## Exercise
Reproduce the material in full, exactly as written.

## Dataset section
○ ○ ○

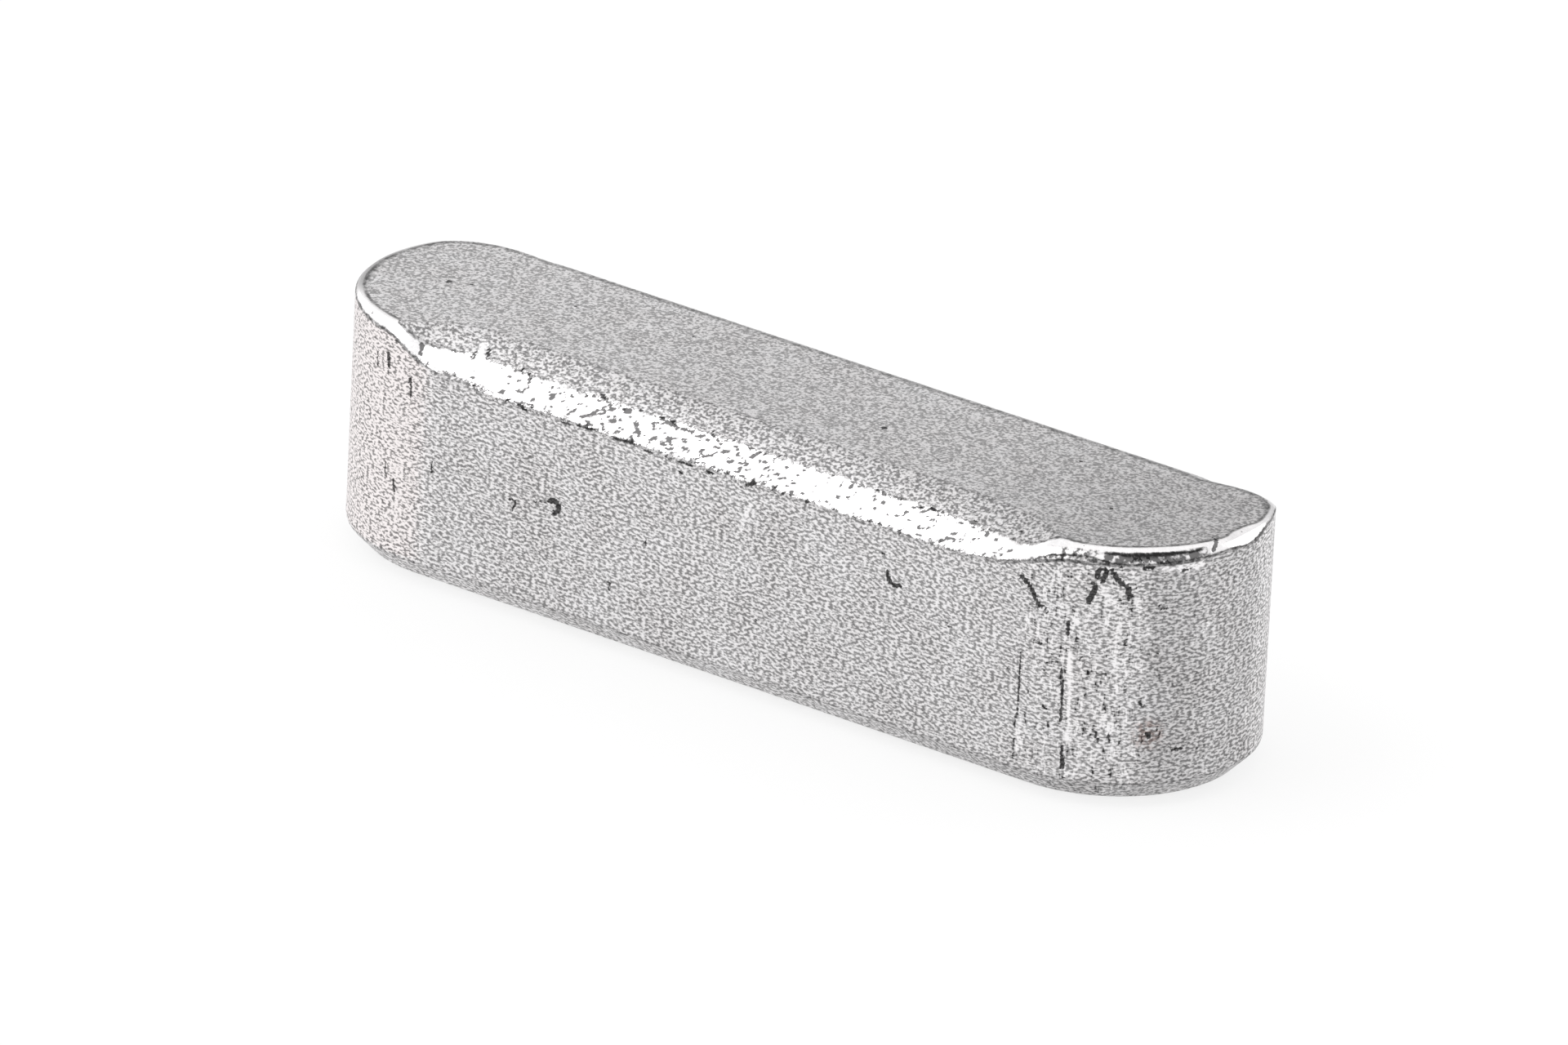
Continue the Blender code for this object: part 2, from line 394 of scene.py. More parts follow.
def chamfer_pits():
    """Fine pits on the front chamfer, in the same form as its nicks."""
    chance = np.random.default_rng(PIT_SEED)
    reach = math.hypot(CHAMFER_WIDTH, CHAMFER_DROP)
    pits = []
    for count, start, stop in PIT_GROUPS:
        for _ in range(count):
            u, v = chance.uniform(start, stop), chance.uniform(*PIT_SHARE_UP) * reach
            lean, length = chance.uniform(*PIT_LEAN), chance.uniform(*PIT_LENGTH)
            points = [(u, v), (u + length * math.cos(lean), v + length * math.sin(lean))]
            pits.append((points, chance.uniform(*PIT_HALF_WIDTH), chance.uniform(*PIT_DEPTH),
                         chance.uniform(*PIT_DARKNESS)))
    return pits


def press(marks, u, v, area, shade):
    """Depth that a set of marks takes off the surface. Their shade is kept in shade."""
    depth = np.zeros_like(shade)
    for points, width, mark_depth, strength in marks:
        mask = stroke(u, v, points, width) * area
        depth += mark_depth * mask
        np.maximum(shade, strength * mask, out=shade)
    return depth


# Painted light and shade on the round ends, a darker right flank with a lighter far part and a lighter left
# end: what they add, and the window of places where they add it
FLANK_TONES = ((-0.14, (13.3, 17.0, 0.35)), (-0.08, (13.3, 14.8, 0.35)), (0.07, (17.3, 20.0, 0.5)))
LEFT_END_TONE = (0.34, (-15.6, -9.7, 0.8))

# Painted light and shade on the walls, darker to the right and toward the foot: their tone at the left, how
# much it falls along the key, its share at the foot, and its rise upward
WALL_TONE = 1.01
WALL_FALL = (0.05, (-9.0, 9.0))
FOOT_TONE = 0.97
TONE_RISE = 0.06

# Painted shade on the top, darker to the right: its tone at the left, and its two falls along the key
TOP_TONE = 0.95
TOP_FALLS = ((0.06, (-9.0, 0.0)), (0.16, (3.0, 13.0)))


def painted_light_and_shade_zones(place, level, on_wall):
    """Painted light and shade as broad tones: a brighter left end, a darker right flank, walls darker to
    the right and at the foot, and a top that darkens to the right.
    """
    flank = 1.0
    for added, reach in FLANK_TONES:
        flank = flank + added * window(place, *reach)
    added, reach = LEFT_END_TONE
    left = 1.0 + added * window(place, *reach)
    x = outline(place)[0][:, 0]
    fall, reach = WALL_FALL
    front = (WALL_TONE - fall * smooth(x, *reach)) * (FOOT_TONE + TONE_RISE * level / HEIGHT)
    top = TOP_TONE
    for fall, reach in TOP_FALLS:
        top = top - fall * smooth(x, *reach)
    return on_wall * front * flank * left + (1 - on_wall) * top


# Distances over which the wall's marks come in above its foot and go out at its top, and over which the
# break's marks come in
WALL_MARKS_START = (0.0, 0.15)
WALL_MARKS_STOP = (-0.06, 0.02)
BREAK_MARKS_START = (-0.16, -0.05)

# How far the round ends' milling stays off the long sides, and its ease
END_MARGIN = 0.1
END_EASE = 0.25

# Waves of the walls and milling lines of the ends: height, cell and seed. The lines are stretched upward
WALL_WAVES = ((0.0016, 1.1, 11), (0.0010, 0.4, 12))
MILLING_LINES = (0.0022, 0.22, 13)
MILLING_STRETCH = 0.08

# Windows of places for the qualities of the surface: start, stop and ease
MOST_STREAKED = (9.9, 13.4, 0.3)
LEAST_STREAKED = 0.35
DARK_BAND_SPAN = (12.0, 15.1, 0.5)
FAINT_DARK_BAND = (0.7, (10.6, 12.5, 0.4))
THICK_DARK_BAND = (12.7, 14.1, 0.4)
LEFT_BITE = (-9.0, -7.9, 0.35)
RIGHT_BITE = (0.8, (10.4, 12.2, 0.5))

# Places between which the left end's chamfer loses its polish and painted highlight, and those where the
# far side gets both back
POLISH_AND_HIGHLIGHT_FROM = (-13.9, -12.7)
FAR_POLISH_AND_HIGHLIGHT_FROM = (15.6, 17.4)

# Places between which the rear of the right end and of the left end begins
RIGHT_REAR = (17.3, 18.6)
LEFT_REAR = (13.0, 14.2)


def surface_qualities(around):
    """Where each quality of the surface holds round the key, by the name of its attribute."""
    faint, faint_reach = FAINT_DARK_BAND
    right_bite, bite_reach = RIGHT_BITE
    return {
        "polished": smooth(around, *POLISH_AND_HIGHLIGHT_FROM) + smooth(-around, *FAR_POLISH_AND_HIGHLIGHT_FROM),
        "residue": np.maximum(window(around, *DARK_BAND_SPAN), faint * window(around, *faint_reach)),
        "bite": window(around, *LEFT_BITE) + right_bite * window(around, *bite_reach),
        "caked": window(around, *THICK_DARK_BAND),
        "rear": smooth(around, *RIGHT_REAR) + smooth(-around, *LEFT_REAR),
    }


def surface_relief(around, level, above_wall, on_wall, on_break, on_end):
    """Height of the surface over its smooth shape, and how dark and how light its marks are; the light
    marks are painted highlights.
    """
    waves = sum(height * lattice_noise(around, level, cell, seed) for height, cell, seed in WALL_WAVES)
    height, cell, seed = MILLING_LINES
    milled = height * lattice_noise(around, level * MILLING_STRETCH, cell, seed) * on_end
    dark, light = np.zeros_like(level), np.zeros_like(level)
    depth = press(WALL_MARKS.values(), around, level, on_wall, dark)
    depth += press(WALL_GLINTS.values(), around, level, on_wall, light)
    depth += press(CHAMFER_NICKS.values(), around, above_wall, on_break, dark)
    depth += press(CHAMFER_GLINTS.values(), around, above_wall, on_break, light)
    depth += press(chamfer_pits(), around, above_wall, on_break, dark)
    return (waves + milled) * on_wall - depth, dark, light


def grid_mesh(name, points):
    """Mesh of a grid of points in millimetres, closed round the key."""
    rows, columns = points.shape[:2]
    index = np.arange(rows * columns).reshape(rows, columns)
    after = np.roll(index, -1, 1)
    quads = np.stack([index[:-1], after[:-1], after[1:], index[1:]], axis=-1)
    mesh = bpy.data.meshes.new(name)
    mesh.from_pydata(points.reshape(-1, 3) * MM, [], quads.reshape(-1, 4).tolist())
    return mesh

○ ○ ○

## Task answer
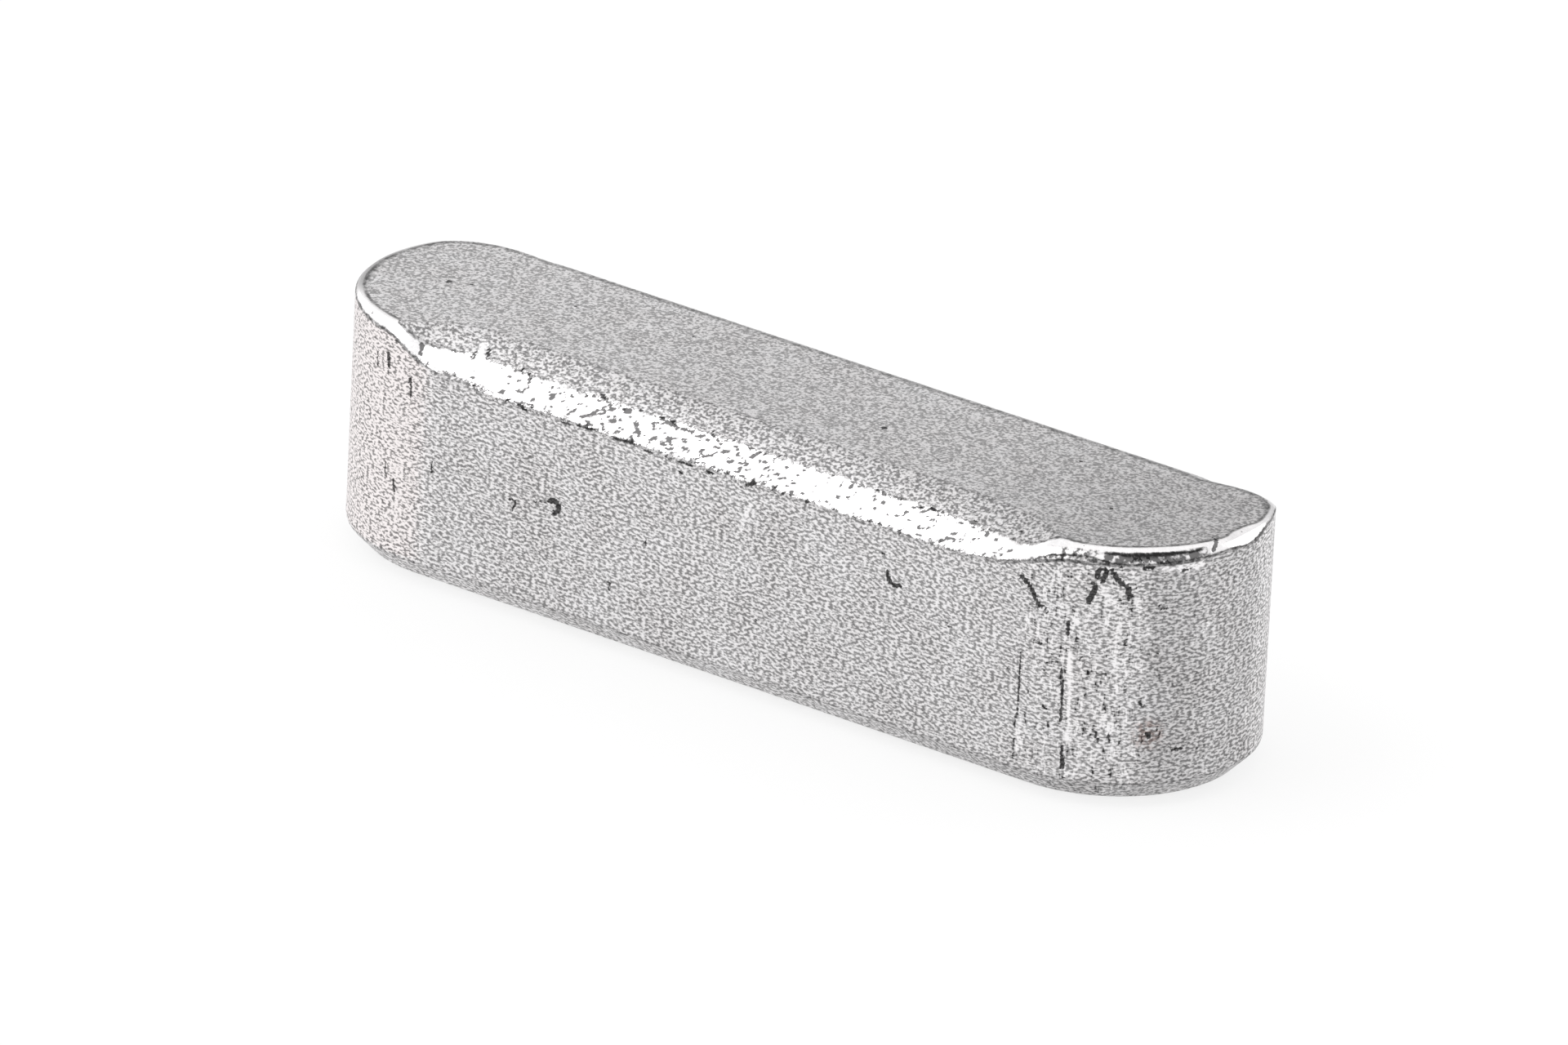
Continue the Blender code for this object: part 2, from line 394 of scene.py. More parts follow.
def chamfer_pits():
    """Fine pits on the front chamfer, in the same form as its nicks."""
    chance = np.random.default_rng(PIT_SEED)
    reach = math.hypot(CHAMFER_WIDTH, CHAMFER_DROP)
    pits = []
    for count, start, stop in PIT_GROUPS:
        for _ in range(count):
            u, v = chance.uniform(start, stop), chance.uniform(*PIT_SHARE_UP) * reach
            lean, length = chance.uniform(*PIT_LEAN), chance.uniform(*PIT_LENGTH)
            points = [(u, v), (u + length * math.cos(lean), v + length * math.sin(lean))]
            pits.append((points, chance.uniform(*PIT_HALF_WIDTH), chance.uniform(*PIT_DEPTH),
                         chance.uniform(*PIT_DARKNESS)))
    return pits


def press(marks, u, v, area, shade):
    """Depth that a set of marks takes off the surface. Their shade is kept in shade."""
    depth = np.zeros_like(shade)
    for points, width, mark_depth, strength in marks:
        mask = stroke(u, v, points, width) * area
        depth += mark_depth * mask
        np.maximum(shade, strength * mask, out=shade)
    return depth


# Painted light and shade on the round ends, a darker right flank with a lighter far part and a lighter left
# end: what they add, and the window of places where they add it
FLANK_TONES = ((-0.14, (13.3, 17.0, 0.35)), (-0.08, (13.3, 14.8, 0.35)), (0.07, (17.3, 20.0, 0.5)))
LEFT_END_TONE = (0.34, (-15.6, -9.7, 0.8))

# Painted light and shade on the walls, darker to the right and toward the foot: their tone at the left, how
# much it falls along the key, its share at the foot, and its rise upward
WALL_TONE = 1.01
WALL_FALL = (0.05, (-9.0, 9.0))
FOOT_TONE = 0.97
TONE_RISE = 0.06

# Painted shade on the top, darker to the right: its tone at the left, and its two falls along the key
TOP_TONE = 0.95
TOP_FALLS = ((0.06, (-9.0, 0.0)), (0.16, (3.0, 13.0)))


def painted_light_and_shade_zones(place, level, on_wall):
    """Painted light and shade as broad tones: a brighter left end, a darker right flank, walls darker to
    the right and at the foot, and a top that darkens to the right.
    """
    flank = 1.0
    for added, reach in FLANK_TONES:
        flank = flank + added * window(place, *reach)
    added, reach = LEFT_END_TONE
    left = 1.0 + added * window(place, *reach)
    x = outline(place)[0][:, 0]
    fall, reach = WALL_FALL
    front = (WALL_TONE - fall * smooth(x, *reach)) * (FOOT_TONE + TONE_RISE * level / HEIGHT)
    top = TOP_TONE
    for fall, reach in TOP_FALLS:
        top = top - fall * smooth(x, *reach)
    return on_wall * front * flank * left + (1 - on_wall) * top


# Distances over which the wall's marks come in above its foot and go out at its top, and over which the
# break's marks come in
WALL_MARKS_START = (0.0, 0.15)
WALL_MARKS_STOP = (-0.06, 0.02)
BREAK_MARKS_START = (-0.16, -0.05)

# How far the round ends' milling stays off the long sides, and its ease
END_MARGIN = 0.1
END_EASE = 0.25

# Waves of the walls and milling lines of the ends: height, cell and seed. The lines are stretched upward
WALL_WAVES = ((0.0016, 1.1, 11), (0.0010, 0.4, 12))
MILLING_LINES = (0.0022, 0.22, 13)
MILLING_STRETCH = 0.08

# Windows of places for the qualities of the surface: start, stop and ease
MOST_STREAKED = (9.9, 13.4, 0.3)
LEAST_STREAKED = 0.35
DARK_BAND_SPAN = (12.0, 15.1, 0.5)
FAINT_DARK_BAND = (0.7, (10.6, 12.5, 0.4))
THICK_DARK_BAND = (12.7, 14.1, 0.4)
LEFT_BITE = (-9.0, -7.9, 0.35)
RIGHT_BITE = (0.8, (10.4, 12.2, 0.5))

# Places between which the left end's chamfer loses its polish and painted highlight, and those where the
# far side gets both back
POLISH_AND_HIGHLIGHT_FROM = (-13.9, -12.7)
FAR_POLISH_AND_HIGHLIGHT_FROM = (15.6, 17.4)

# Places between which the rear of the right end and of the left end begins
RIGHT_REAR = (17.3, 18.6)
LEFT_REAR = (13.0, 14.2)


def surface_qualities(around):
    """Where each quality of the surface holds round the key, by the name of its attribute."""
    faint, faint_reach = FAINT_DARK_BAND
    right_bite, bite_reach = RIGHT_BITE
    return {
        "polished": smooth(around, *POLISH_AND_HIGHLIGHT_FROM) + smooth(-around, *FAR_POLISH_AND_HIGHLIGHT_FROM),
        "residue": np.maximum(window(around, *DARK_BAND_SPAN), faint * window(around, *faint_reach)),
        "bite": window(around, *LEFT_BITE) + right_bite * window(around, *bite_reach),
        "caked": window(around, *THICK_DARK_BAND),
        "rear": smooth(around, *RIGHT_REAR) + smooth(-around, *LEFT_REAR),
    }


def surface_relief(around, level, above_wall, on_wall, on_break, on_end):
    """Height of the surface over its smooth shape, and how dark and how light its marks are; the light
    marks are painted highlights.
    """
    waves = sum(height * lattice_noise(around, level, cell, seed) for height, cell, seed in WALL_WAVES)
    height, cell, seed = MILLING_LINES
    milled = height * lattice_noise(around, level * MILLING_STRETCH, cell, seed) * on_end
    dark, light = np.zeros_like(level), np.zeros_like(level)
    depth = press(WALL_MARKS.values(), around, level, on_wall, dark)
    depth += press(WALL_GLINTS.values(), around, level, on_wall, light)
    depth += press(CHAMFER_NICKS.values(), around, above_wall, on_break, dark)
    depth += press(CHAMFER_GLINTS.values(), around, above_wall, on_break, light)
    depth += press(chamfer_pits(), around, above_wall, on_break, dark)
    return (waves + milled) * on_wall - depth, dark, light


def grid_mesh(name, points):
    """Mesh of a grid of points in millimetres, closed round the key."""
    rows, columns = points.shape[:2]
    index = np.arange(rows * columns).reshape(rows, columns)
    after = np.roll(index, -1, 1)
    quads = np.stack([index[:-1], after[:-1], after[1:], index[1:]], axis=-1)
    mesh = bpy.data.meshes.new(name)
    mesh.from_pydata(points.reshape(-1, 3) * MM, [], quads.reshape(-1, 4).tolist())
    return mesh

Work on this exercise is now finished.